• Exercise directions:
The data below holds a line containing "fill_sheet()" and a line containing "in imported if"; please quote exactly those two lines and every line between them, and nothing else.

********************

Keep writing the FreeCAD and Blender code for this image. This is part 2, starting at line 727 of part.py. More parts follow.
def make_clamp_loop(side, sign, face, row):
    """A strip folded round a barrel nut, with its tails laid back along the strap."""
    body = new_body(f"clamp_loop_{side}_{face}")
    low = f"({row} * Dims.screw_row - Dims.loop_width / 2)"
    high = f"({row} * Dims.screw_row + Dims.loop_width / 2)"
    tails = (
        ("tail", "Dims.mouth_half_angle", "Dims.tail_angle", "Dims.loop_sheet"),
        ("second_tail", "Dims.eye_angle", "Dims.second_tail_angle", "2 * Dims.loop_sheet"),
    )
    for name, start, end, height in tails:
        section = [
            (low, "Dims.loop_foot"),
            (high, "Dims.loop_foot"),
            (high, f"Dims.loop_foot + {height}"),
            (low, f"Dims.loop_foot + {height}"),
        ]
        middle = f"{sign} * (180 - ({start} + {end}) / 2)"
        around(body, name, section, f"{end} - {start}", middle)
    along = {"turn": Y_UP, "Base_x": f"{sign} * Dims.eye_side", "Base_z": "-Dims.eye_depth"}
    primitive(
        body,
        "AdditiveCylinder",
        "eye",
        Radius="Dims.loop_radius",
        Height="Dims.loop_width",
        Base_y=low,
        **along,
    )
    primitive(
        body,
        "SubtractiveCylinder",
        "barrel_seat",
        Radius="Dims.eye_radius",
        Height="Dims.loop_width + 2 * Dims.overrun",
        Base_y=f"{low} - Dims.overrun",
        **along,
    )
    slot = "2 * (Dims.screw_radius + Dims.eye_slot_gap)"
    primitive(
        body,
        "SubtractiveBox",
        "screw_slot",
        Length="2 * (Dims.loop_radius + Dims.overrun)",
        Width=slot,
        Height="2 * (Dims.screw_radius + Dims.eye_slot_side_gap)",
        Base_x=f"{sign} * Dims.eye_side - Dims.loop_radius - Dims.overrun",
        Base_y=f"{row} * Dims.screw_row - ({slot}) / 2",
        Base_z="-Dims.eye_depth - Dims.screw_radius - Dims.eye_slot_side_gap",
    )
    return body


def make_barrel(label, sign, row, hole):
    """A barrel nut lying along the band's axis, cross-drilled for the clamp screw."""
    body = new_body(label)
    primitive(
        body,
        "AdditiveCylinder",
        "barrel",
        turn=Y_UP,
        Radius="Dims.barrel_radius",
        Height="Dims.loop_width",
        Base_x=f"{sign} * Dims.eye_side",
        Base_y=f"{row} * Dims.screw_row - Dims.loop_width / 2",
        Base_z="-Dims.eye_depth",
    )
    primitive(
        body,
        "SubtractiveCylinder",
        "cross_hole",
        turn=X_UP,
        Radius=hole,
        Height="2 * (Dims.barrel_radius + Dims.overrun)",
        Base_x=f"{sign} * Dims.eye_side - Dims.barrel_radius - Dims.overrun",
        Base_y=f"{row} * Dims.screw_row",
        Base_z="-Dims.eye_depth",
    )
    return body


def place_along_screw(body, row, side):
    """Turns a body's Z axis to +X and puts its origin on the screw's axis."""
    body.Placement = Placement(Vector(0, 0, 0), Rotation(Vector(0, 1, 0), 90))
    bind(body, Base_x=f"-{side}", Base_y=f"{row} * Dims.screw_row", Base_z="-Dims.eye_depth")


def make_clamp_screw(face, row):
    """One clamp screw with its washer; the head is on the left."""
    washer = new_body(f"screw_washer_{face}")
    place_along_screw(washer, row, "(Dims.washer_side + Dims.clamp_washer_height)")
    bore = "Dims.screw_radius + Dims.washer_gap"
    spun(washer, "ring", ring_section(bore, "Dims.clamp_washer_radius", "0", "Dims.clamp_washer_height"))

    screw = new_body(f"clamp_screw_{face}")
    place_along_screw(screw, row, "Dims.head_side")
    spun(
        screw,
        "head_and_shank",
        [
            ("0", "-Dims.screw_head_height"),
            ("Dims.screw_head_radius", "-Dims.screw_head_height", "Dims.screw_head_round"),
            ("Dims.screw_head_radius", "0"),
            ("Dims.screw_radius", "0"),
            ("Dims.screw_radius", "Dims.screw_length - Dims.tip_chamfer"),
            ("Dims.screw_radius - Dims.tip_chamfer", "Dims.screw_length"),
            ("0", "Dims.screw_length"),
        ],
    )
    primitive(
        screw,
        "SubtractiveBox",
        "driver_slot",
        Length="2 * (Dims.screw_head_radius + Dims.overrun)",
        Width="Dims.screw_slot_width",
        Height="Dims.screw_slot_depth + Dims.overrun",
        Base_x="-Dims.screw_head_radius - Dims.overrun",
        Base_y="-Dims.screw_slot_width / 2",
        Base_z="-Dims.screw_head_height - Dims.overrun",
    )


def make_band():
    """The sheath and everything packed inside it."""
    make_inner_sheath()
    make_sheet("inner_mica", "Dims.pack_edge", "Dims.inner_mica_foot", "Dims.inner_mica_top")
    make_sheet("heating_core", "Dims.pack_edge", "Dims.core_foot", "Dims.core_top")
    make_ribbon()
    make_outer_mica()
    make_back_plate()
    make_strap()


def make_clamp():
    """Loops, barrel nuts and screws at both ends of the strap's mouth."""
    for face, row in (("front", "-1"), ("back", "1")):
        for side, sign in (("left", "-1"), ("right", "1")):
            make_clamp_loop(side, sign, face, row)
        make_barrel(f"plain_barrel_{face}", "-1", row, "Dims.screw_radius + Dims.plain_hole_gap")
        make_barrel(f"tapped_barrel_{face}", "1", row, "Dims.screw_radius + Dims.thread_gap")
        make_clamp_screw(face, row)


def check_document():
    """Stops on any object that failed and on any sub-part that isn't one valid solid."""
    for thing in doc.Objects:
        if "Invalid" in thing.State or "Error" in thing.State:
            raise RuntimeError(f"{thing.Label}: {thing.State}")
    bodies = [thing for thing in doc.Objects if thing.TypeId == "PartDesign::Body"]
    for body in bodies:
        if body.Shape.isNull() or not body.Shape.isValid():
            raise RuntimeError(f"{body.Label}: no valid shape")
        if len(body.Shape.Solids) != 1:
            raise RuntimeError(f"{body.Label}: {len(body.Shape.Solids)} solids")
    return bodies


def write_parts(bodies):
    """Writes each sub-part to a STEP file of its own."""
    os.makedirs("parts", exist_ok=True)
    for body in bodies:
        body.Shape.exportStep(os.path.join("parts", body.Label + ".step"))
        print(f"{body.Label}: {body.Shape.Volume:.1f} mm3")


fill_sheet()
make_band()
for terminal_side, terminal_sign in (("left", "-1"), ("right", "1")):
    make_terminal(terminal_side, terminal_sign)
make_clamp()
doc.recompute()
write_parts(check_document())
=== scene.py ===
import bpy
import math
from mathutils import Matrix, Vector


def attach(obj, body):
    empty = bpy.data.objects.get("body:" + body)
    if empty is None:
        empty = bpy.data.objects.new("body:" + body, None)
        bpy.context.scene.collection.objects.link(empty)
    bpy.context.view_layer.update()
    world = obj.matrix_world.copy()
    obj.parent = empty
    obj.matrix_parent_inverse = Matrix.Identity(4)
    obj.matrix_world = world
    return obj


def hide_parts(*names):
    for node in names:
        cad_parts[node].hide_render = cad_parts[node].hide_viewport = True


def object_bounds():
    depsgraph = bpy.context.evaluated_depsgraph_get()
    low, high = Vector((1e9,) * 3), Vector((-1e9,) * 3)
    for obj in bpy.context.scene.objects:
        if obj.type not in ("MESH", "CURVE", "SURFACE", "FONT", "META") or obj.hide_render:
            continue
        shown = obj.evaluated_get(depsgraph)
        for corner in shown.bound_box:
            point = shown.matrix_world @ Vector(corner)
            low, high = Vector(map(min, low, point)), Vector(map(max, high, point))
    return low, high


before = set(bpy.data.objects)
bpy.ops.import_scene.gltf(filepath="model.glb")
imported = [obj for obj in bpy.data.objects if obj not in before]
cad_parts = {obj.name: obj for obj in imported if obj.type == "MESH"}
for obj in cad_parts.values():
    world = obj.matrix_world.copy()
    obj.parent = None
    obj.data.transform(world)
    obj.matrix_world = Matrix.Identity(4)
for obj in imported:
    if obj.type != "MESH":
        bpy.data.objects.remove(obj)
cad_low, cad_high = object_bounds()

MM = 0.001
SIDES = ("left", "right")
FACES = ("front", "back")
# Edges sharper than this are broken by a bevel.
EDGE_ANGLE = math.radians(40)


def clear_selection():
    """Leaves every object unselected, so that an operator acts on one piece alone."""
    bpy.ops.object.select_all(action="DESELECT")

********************

• Answer for the task:
fill_sheet()
make_band()
for terminal_side, terminal_sign in (("left", "-1"), ("right", "1")):
    make_terminal(terminal_side, terminal_sign)
make_clamp()
doc.recompute()
write_parts(check_document())
=== scene.py ===
import bpy
import math
from mathutils import Matrix, Vector


def attach(obj, body):
    empty = bpy.data.objects.get("body:" + body)
    if empty is None:
        empty = bpy.data.objects.new("body:" + body, None)
        bpy.context.scene.collection.objects.link(empty)
    bpy.context.view_layer.update()
    world = obj.matrix_world.copy()
    obj.parent = empty
    obj.matrix_parent_inverse = Matrix.Identity(4)
    obj.matrix_world = world
    return obj


def hide_parts(*names):
    for node in names:
        cad_parts[node].hide_render = cad_parts[node].hide_viewport = True


def object_bounds():
    depsgraph = bpy.context.evaluated_depsgraph_get()
    low, high = Vector((1e9,) * 3), Vector((-1e9,) * 3)
    for obj in bpy.context.scene.objects:
        if obj.type not in ("MESH", "CURVE", "SURFACE", "FONT", "META") or obj.hide_render:
            continue
        shown = obj.evaluated_get(depsgraph)
        for corner in shown.bound_box:
            point = shown.matrix_world @ Vector(corner)
            low, high = Vector(map(min, low, point)), Vector(map(max, high, point))
    return low, high


before = set(bpy.data.objects)
bpy.ops.import_scene.gltf(filepath="model.glb")
imported = [obj for obj in bpy.data.objects if obj not in before]
cad_parts = {obj.name: obj for obj in imported if obj.type == "MESH"}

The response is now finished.